▶ [Task details]: Return only the lines starting at the line that contains "in imported if" and ending with the final line of the listing; include both endpoints.

▶ [Dataset content]:
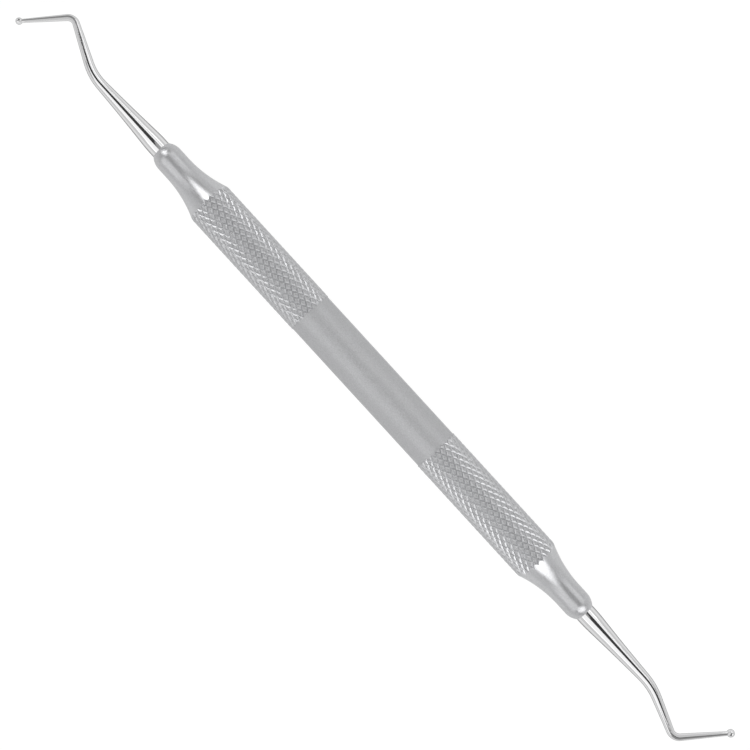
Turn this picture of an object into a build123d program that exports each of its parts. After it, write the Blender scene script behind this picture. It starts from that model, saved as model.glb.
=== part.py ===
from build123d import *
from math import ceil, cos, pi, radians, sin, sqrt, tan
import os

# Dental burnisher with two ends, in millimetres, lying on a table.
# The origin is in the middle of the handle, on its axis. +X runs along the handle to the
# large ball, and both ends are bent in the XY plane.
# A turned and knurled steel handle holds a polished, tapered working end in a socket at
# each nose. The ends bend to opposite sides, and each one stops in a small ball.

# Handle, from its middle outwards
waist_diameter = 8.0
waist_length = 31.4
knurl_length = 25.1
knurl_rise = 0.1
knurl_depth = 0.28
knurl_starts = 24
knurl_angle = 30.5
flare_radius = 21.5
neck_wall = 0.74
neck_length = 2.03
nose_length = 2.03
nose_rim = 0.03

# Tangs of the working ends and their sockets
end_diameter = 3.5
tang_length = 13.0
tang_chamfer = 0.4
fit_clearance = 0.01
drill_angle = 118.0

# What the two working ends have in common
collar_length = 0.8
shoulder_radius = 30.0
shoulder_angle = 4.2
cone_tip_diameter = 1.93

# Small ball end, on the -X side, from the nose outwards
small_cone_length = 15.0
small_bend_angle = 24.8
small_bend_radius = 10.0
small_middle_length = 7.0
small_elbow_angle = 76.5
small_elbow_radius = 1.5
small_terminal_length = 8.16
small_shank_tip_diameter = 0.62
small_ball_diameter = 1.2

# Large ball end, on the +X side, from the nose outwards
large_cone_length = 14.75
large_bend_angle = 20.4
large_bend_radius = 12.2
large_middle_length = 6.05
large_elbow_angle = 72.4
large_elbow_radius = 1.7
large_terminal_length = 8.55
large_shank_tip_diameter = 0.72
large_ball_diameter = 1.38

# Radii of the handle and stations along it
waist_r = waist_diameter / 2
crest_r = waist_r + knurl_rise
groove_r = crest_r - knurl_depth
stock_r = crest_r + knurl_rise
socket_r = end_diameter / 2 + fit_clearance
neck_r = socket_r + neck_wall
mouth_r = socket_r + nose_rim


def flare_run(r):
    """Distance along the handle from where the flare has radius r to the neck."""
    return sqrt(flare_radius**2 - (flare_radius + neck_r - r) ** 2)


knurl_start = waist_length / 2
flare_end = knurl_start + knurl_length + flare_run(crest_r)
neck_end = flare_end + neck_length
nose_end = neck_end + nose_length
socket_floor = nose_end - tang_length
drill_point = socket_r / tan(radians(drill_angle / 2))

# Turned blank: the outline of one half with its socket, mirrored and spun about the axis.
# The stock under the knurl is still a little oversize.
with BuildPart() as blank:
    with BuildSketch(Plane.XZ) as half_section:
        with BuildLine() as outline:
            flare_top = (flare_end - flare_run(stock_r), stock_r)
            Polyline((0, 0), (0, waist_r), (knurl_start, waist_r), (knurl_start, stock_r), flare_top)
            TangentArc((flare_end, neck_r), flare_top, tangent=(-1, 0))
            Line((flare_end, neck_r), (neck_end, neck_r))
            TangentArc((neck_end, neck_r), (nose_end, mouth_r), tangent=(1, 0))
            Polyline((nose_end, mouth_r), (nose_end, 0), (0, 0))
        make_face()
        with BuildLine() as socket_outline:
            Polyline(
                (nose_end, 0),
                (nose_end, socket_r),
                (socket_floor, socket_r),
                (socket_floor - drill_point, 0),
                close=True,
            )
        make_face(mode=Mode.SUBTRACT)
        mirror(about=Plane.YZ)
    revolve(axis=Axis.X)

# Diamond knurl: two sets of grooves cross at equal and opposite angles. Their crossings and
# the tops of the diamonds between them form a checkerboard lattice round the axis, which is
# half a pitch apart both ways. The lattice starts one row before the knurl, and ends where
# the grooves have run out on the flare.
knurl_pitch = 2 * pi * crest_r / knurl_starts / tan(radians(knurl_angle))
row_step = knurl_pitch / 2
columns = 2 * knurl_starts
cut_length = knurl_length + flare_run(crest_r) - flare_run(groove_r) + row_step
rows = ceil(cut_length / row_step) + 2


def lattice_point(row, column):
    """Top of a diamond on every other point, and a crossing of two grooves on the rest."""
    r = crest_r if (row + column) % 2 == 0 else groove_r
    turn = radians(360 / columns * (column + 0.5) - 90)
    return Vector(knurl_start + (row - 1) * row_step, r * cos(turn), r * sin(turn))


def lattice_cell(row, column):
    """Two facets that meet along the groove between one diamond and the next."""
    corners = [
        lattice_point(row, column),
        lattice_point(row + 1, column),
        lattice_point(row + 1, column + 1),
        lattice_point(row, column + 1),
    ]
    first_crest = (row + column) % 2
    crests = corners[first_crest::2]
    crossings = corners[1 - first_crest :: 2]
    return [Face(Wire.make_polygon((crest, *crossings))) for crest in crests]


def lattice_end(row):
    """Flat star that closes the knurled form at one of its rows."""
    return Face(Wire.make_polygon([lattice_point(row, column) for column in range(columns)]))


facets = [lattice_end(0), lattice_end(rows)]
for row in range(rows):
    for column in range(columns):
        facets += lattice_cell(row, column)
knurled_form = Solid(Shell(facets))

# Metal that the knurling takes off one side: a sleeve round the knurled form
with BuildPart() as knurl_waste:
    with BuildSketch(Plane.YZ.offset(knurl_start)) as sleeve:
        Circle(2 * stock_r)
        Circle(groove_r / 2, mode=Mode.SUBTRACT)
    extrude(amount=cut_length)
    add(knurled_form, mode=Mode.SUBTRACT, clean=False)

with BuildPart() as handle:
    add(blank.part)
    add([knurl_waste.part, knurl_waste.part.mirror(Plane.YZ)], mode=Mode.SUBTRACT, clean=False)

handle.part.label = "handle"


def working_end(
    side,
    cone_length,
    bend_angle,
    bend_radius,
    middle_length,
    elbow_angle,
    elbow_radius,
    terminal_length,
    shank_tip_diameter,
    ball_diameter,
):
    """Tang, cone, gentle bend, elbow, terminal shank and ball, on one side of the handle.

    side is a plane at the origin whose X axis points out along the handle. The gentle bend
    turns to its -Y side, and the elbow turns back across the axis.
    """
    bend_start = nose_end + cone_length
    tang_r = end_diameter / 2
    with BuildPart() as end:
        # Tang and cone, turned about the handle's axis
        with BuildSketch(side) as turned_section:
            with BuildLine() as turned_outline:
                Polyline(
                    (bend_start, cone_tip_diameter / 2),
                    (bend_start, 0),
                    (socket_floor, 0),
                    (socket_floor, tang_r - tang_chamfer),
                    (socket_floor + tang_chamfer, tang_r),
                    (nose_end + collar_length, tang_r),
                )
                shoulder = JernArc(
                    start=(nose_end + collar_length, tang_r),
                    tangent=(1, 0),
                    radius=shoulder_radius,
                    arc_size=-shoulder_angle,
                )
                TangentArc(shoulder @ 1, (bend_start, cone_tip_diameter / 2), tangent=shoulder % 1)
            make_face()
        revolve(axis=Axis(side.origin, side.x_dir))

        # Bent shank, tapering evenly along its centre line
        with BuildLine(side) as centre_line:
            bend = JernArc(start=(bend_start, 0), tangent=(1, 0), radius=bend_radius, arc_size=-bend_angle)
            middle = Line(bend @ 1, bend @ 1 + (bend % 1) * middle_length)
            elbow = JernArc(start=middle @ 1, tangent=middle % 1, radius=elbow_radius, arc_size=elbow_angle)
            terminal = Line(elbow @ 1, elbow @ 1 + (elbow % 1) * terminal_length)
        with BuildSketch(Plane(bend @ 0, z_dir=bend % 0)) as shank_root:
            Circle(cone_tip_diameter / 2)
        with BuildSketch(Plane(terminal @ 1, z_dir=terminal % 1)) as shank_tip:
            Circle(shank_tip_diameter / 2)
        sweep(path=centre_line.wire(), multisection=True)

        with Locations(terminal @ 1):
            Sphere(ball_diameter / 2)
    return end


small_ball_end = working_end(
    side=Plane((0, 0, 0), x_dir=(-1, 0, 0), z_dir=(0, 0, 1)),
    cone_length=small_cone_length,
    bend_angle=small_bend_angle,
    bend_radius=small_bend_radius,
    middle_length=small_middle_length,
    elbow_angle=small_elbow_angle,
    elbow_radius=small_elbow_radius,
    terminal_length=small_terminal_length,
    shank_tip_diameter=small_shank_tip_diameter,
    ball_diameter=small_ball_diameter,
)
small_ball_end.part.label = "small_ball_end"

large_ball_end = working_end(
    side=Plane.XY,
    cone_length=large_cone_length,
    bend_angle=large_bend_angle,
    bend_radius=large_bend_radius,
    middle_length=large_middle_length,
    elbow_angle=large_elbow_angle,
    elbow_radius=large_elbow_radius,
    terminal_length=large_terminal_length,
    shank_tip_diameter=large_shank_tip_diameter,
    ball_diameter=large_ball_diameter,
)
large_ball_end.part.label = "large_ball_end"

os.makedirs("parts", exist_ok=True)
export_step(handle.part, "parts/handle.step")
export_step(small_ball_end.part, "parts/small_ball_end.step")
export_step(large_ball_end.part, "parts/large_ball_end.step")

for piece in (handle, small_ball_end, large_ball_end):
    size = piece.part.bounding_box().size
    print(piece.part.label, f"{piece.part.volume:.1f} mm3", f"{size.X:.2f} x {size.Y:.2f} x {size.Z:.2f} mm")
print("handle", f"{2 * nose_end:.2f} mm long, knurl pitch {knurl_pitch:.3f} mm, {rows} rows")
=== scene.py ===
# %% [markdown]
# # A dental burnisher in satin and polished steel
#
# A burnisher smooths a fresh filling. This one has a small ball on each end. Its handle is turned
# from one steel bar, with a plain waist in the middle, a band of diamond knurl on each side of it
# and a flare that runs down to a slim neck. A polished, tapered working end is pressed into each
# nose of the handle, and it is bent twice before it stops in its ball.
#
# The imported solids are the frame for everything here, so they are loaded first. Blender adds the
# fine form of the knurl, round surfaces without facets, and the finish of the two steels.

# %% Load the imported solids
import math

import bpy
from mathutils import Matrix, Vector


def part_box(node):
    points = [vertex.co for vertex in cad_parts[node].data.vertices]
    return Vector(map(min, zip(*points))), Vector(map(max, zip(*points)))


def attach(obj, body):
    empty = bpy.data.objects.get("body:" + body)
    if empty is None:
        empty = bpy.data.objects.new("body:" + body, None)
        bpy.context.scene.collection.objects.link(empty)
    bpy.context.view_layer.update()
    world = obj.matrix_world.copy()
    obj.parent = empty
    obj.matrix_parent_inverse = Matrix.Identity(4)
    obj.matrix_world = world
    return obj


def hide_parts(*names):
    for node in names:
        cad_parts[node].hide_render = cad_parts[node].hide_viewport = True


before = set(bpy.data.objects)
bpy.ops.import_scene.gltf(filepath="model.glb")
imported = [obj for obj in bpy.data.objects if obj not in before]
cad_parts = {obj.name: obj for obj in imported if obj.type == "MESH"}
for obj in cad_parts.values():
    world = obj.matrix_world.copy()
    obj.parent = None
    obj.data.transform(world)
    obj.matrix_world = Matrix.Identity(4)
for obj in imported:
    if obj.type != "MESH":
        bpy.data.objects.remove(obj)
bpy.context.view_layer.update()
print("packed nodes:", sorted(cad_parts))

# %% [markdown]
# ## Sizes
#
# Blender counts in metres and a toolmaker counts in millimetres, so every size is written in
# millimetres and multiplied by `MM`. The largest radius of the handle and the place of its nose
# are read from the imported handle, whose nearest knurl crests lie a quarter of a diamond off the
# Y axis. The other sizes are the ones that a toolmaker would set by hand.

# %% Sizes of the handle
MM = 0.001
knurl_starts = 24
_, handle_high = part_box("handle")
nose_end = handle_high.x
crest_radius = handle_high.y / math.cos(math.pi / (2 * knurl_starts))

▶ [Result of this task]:
cad_parts = {obj.name: obj for obj in imported if obj.type == "MESH"}
for obj in cad_parts.values():
    world = obj.matrix_world.copy()
    obj.parent = None
    obj.data.transform(world)
    obj.matrix_world = Matrix.Identity(4)
for obj in imported:
    if obj.type != "MESH":
        bpy.data.objects.remove(obj)
bpy.context.view_layer.update()
print("packed nodes:", sorted(cad_parts))

# %% [markdown]
# ## Sizes
#
# Blender counts in metres and a toolmaker counts in millimetres, so every size is written in
# millimetres and multiplied by `MM`. The largest radius of the handle and the place of its nose
# are read from the imported handle, whose nearest knurl crests lie a quarter of a diamond off the
# Y axis. The other sizes are the ones that a toolmaker would set by hand.

# %% Sizes of the handle
MM = 0.001
knurl_starts = 24
_, handle_high = part_box("handle")
nose_end = handle_high.x
crest_radius = handle_high.y / math.cos(math.pi / (2 * knurl_starts))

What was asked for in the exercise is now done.